All of a sudden, Oz drove the buggy over a hill and we toppled into a sand dune (bunker?). We were lucky we were thrown clear and the buggy just managed to avoid crushing the pair of us. The golfers took pity and consoled us with a nice brandy in the clubhouse. Till the cops turned up, and dragged Ozzy and me off to jail. The whole time, we were both wearing Sharon’s dresses.
We all make mistakes. Some of us blunder all the time, and the consequence of those slip-ups can be catastrophic. And some of us don’t like to admit when we’re wrong.
Confession time: I volunteered to review this Firewind album because I got them mixed up with another band with “fire” in the name (or possibly a couple). I was slightly mortified when I realised that this band weren’t what I was expecting: none of the sludgy comfort blanket that I usually wrap my ears in.
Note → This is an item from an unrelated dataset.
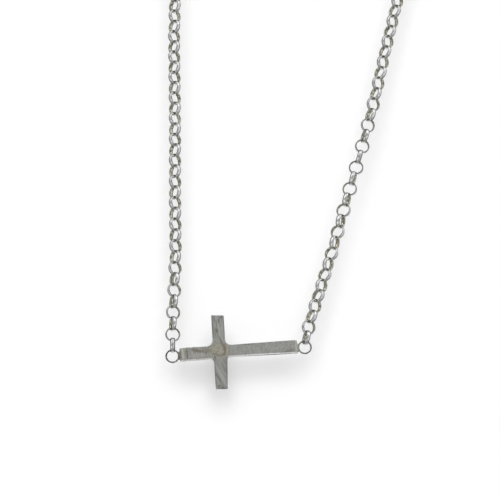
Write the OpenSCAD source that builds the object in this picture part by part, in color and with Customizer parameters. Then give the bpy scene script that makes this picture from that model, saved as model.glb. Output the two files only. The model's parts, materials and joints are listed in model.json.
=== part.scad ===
// Sideways cross necklace: a flat cross between the two ends of a fine belcher
// chain of round band links, closed at the back of the neck by a spring ring.
// The necklace hangs in the XZ plane, seen from the front (from -Y).
// The origin is the top of the loop, where the necklace hangs.

/* [Cross] */
// Length of the left arm from the crossing
left_arm_l = 9.95; // [8:0.05:12]
// Length of the right arm from the crossing
right_arm_l = 19.5; // [16:0.1:23]
// Length of the upper arm from the crossing
upper_arm_l = 9.6; // [8:0.1:12]
// Length of the lower arm from the crossing
lower_arm_l = 9.25; // [8:0.05:12]
// Width of the bar at its two ends
bar_w = 3.1; // [2.6:0.1:3.6]
// Width of the two short arms
short_arm_w = 3; // [2.5:0.1:3.3]
// Thickness of the cross
cross_t = 1.9; // [1.4:0.1:2.4]
// How far the cross rises towards its right end, in degrees
cross_tilt = 4; // [0:0.5:8]

/* [End loops] */
// Outside diameter of the loops soldered to the ends of the bar
loop_d = 3.57; // [3.5:0.01:3.8]
// Wire diameter of these loops
loop_wire_d = 0.4; // [0.3:0.05:0.45]

/* [Chain links] */
// Outside diameter of a chain link
link_d = 3.74; // [3.74:0.01:3.84]
// Width of the band that a link is made of
band_w = 1.15; // [0.9:0.05:1.15]
// Thickness of the band at its middle
band_t = 0.24; // [0.18:0.01:0.24]
// Thickness of the band at its edges
band_edge_t = 0.06; // [0.04:0.01:0.06]
// Distance between neighbouring links in the lower part of the left strand
left_pitch = 2.875; // [2.8:0.005:2.945]
// Distance between neighbouring links in the lower part of the right strand
right_pitch = 2.945; // [2.8:0.005:2.945]
// Distance between neighbouring links in the upper part of both strands
upper_pitch = 2.88; // [2.8:0.005:2.9]
// Number of links in the lower part of each strand
lower_links = 34; // [26:1:40]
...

Firewind are – Zeus help me – a melodic, power metal band. Not a corner of metal that I’m particularly well versed in, or a fan of. I fucking hate Helloween, for a start. And Queensryche. And fucking Europe. This was going to be a challenge.
Yet your old pal Al is nothing if not a trooper. They’re (partially) Greek, which intrigued me being a huge fan of the country. I plunged into this assignment with an open mind – and do you know what? This isn’t bad at all. In fact, I quite enjoyed it.
Opening track “Welcome to the Empire” begins with some fine acoustic guitar before erupting into a big, bombastic rock monster. It is, like most of the album, totally over the top – but also loads of fist pumping fun. This ain’t pop music. It’s fast and powerful (see “Devour”), and while not quite as brutal as my usual preferences, packs a mighty whallop.
The musicianship is exemplary. Guitar genius Gus G has plenty of flair, but can throw out some crushing, crunchy riffs when required: “Rising Fire” and “Space Cowboy” being a two great examples. Fast, flashy solos ain’t my scene, but there’s plenty of chugging metal to keep me interested.
The rhythm section – Petros Christo (bass) and Jo Nunez (drums) go beyond textbook and play excellently throughout the album. Give “Orbitual Sunrise” and “Overdrive” a go for evidence.
Vocals provided by new singer Herbie Langhans are dramatic, in a typically Teutonic fashion. This guy is straight out of a Wagnerian epic; despite being somewhat more operatic than I’m used to, he can certainly belt it out. On every single song.
Sorry to disappoint any readers who thought they might actually read a less than positive review from yours truly. Firewind isn’t my usual cup of absinthe with opium chaser, but I found it very easy to appreciate. This album is well played, well written, well produced and delivered with some love and pride – all of which manages to steer this album away from trite cliche.
Metal wearing its heart on its sleeve and with a refreshing honesty, I just couldn’t bring myself to hate Firewind. If I can dig it, then fans of this genre will love it.